SUPPLIED INFORMATION —
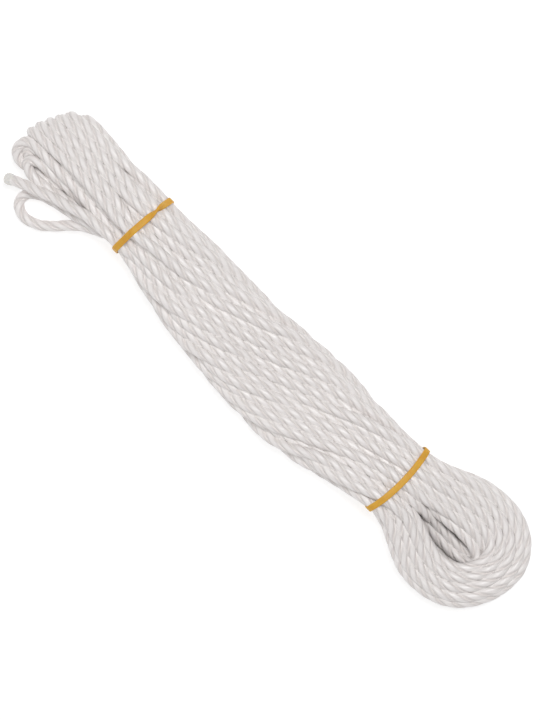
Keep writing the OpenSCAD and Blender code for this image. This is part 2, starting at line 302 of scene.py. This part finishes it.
def tree_of(points):
    tree = KDTree(len(points))
    for i, point in enumerate(points):
        tree.insert(point, i)
    tree.balance()
    return tree


def settled(line):
    rest = spread_evenly(line, settle_step)
    middle = np.array([table_at(axis_z, x) for x in rest[:, 0]])
    width = np.array([pitch * table_at(outer_w, x) + side_play for x in rest[:, 0]])
    centre = np.array([axis_y(x) for x in rest[:, 0]])
    bound = np.abs(rest[:, 0]) < x_eye + bands_hold
    weights = np.exp(-0.5 * (np.arange(-4, 5) / 1.2) ** 2)
    weights /= weights.sum()
    shift = np.zeros_like(rest)
    for turn in range(settle_rounds):
        now = rest + shift
        if turn % 5 == 0:
            tree = tree_of(now)
            near = np.array([(i, j) for i, point in enumerate(now)
                             for _, j, _ in tree.find_range(point, seek_d) if j > i + 4])
            first, second = near[:, 0], near[:, 1]
        apart = now[first] - now[second]
        far = np.linalg.norm(apart, axis=1)
        touch = far < close_d
        push = apart[touch] * ((close_d - far[touch]) / 2 / np.maximum(far[touch], 1e-6))[:, None]
        moved = np.column_stack([
            np.bincount(first[touch], push[:, c], len(now)) - np.bincount(second[touch], push[:, c], len(now))
            for c in range(3)])
        moved[:, 2] -= sink * np.tanh((now[:, 2] - middle) / sink_over)
        gap = ~touch & (far < loose_d)
        pull = apart[gap] * (-draw * (far[gap] - close_d) / far[gap])[:, None]
        moved += np.column_stack([
            np.bincount(first[gap], pull[:, c], len(now)) - np.bincount(second[gap], pull[:, c], len(now))
            for c in range(3)])
        shift += move_share * moved
        if turn < settle_rounds - unsmoothed_rounds:
            padded = np.vstack([np.repeat(shift[:1], 4, 0), shift, np.repeat(shift[-1:], 4, 0)])
            shift = np.column_stack([np.convolve(padded[:, c], weights, "valid") for c in range(3)])
        y = np.clip(rest[:, 1] + shift[:, 1], centre - width, centre + width)
        shift[bound, 1] = (y - rest[:, 1])[bound]
        shift[:, 2] = np.maximum(rest[:, 2] + shift[:, 2], lowest_z) - rest[:, 2]
        size = np.linalg.norm(shift, axis=1)
        shift *= np.minimum(1, most_shift / np.maximum(size, 1e-9))[:, None]
    return rest + shift


rope_line = settled(laid_line)
for _ in range(2):
    rope_line = soften(rope_line, 1)
ring_step = 0.0013
rope_line = curve_through(rope_line, ring_step) + (0, hank_y, 0)

# three strands lie round the rope's line, right-hand laid, each an oval that is wider than deep
lay_length = 0.0295
strand_out = 0.00165
strand_half = (0.00155, 0.0022)
strand_sides = 12
off_table = 0.00002


def frames_along(line):
    """Direction of the line at each point and two directions square to it that don't spin about it."""
    ways = np.gradient(line, axis=0)
    ways /= np.linalg.norm(ways, axis=1)[:, None]
    side = np.cross(ways[0], (0, 0, 1.0))
    sides = []
    for way in ways:
        side = side - way * (side @ way)
        side = side / math.sqrt(side @ side)
        sides.append(side)
    sides = np.array(sides)
    return ways, sides, np.cross(ways, sides)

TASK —
Exactly repeat the lines above, from the opening line through the one with "return tree", and include nothing else.

FULL OUTPUT —
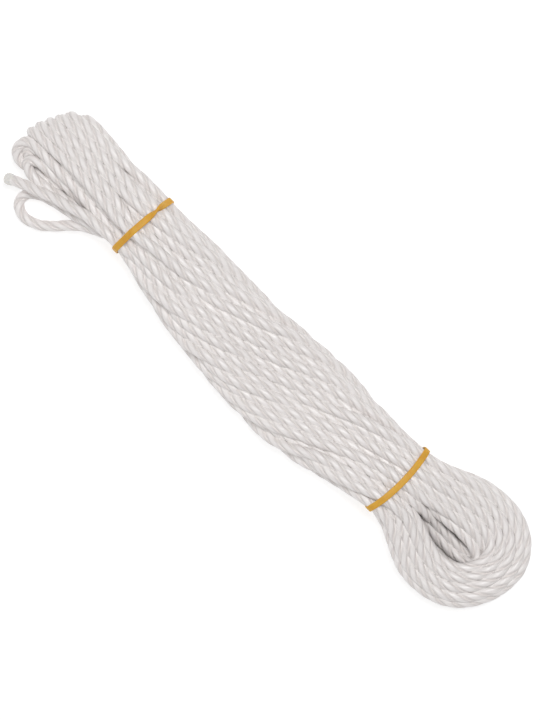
Keep writing the OpenSCAD and Blender code for this image. This is part 2, starting at line 302 of scene.py. This part finishes it.
def tree_of(points):
    tree = KDTree(len(points))
    for i, point in enumerate(points):
        tree.insert(point, i)
    tree.balance()
    return tree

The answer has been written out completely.